-- Data extract start --

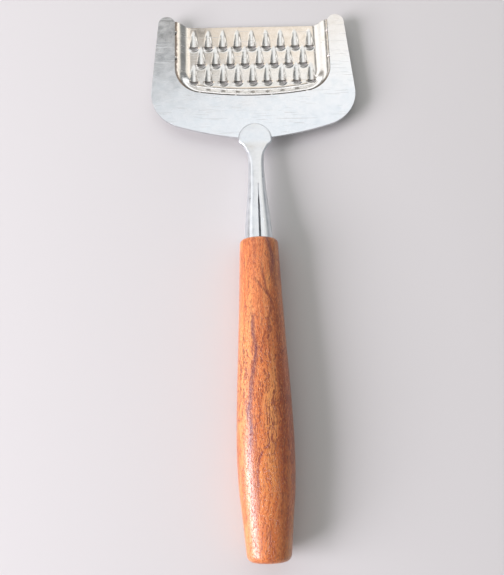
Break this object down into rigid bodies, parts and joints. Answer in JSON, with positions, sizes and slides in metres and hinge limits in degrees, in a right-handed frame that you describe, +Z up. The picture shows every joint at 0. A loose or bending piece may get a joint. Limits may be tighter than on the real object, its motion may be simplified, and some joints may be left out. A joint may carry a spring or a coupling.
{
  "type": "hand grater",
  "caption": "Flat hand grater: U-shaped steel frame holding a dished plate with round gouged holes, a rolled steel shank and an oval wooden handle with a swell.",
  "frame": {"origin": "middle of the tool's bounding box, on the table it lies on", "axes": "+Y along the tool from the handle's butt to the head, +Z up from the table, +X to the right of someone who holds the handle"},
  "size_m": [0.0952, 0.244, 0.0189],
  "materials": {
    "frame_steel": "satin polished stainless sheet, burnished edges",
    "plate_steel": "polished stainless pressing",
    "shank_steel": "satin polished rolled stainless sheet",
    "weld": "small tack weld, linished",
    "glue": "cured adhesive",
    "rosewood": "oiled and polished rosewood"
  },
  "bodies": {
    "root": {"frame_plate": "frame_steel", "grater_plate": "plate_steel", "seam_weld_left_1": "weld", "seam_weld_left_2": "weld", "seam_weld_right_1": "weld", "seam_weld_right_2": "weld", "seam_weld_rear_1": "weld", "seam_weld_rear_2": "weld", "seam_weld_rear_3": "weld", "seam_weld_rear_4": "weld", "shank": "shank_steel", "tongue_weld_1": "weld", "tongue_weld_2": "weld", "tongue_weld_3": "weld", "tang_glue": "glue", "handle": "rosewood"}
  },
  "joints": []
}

-- Data extract end --

Aim of the task:
Which lines hold the word "bodies"? Copy every one of them.

Task answer:
Break this object down into rigid bodies, parts and joints. Answer in JSON, with positions, sizes and slides in metres and hinge limits in degrees, in a right-handed frame that you describe, +Z up. The picture shows every joint at 0. A loose or bending piece may get a joint. Limits may be tighter than on the real object, its motion may be simplified, and some joints may be left out. A joint may carry a spring or a coupling.
  "bodies": {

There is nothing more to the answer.